To accomplish this, we use Mallet to generate fifty topics for a corpus of over 264K posts found on publicly available Facebook pages related to COVID-19 and fifty topics for a corpus of ~11 million Twitter posts related to COVID-19. We used hashtag pooling to generate topics for the Twitter corpus. We use Python to calculate diagnostic measures from Mallet topic-term frequency output files.
Based on our interpretation of the PCA results, we believe LDA topics are distinguished by two primary factors: 1) term frequency, and 2) term specificity.
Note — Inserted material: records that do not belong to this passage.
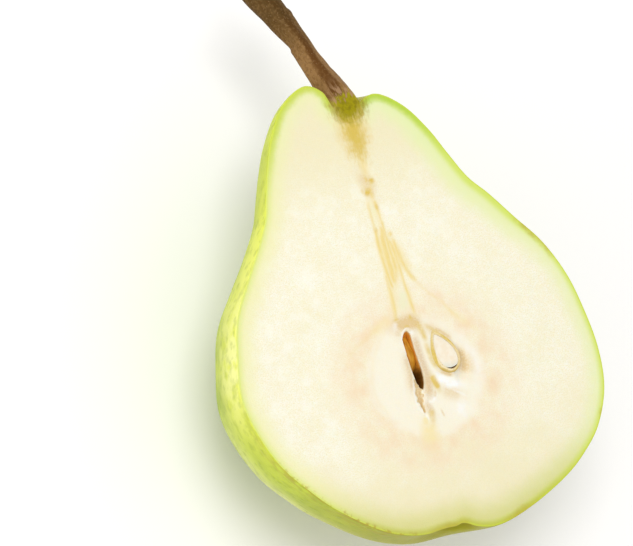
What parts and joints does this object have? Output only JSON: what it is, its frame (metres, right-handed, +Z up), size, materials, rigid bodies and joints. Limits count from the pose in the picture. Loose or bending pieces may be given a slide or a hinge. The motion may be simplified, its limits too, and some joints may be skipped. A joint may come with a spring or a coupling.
{
  "type": "halved pear",
  "caption": "Half of a green pear, cut lengthwise through the core, lying on its rounded back with the cut face up and the stem on.",
  "frame": {"origin": "on the small flat spot under the half's rounded back, below the core axis of the fruit", "axes": "+X across the fruit, +Y from the blossom end to the stem, +Z up, square to the level cut face"},
  "size_m": [0.0724, 0.1083, 0.0368],
  "materials": {
    "flesh_and_skin": "moist cream flesh on the cut face, satin green skin with small darker dots on the back",
    "stem_bark": "dry brown bark with shallow ridges",
    "calyx_dry": "dry brown papery sepals",
    "seed_skin": "smooth brown seed skin",
    "seed_inside": "smooth cream kernel"
  },
  "bodies": {
    "root": {"half_pear": "flesh_and_skin", "stem": "stem_bark", "calyx": "calyx_dry", "seed_whole": "seed_skin", "seed_coat": "seed_skin", "seed_kernel": "seed_inside"}
  },
  "joints": []
}
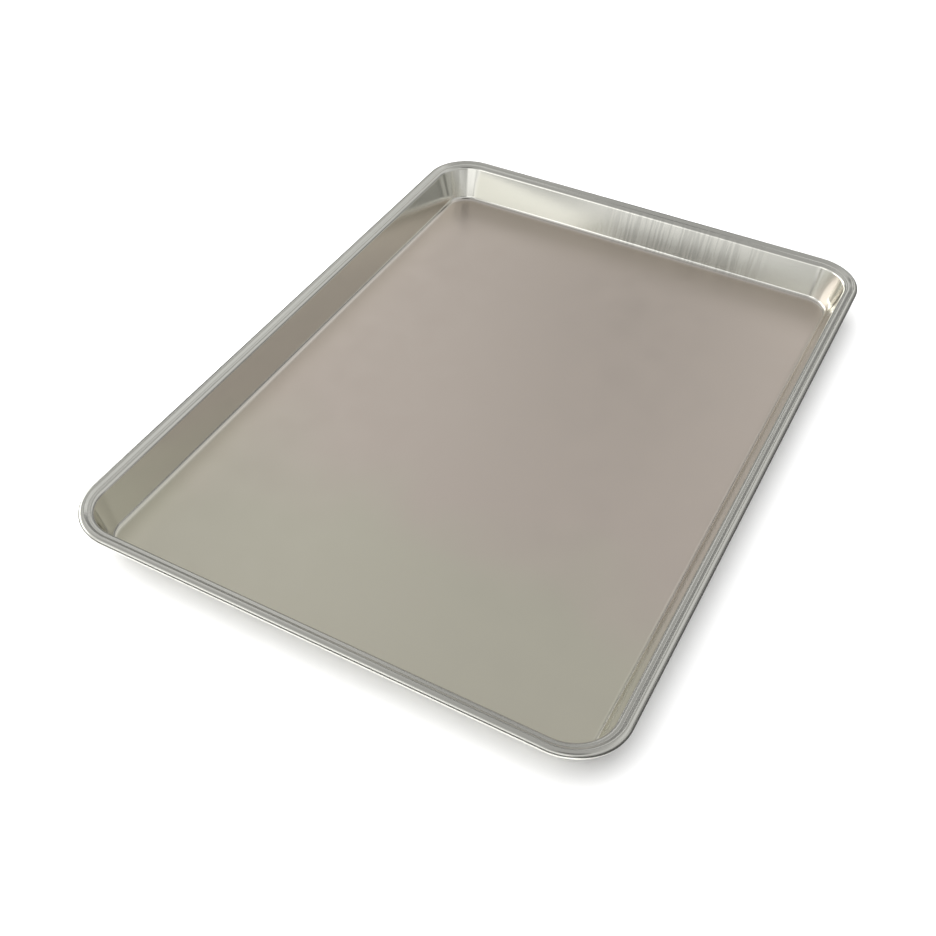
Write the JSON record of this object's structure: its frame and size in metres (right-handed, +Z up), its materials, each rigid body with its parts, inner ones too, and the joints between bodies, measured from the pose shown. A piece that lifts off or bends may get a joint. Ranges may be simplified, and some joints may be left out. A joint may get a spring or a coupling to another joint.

Furthermore, on average, we found topics with common, specific terms score significantly better on coherence scores than topics with uncommon, unspecfic terms. However, we also found several cases of poor topics that scored relatively high on coherence scores. In other words, our results suggest topics that use the common, specific terms should be easier to interpret, but interpretability doesn’t imply a topic is comprised of terms that are specific or central to a corpus.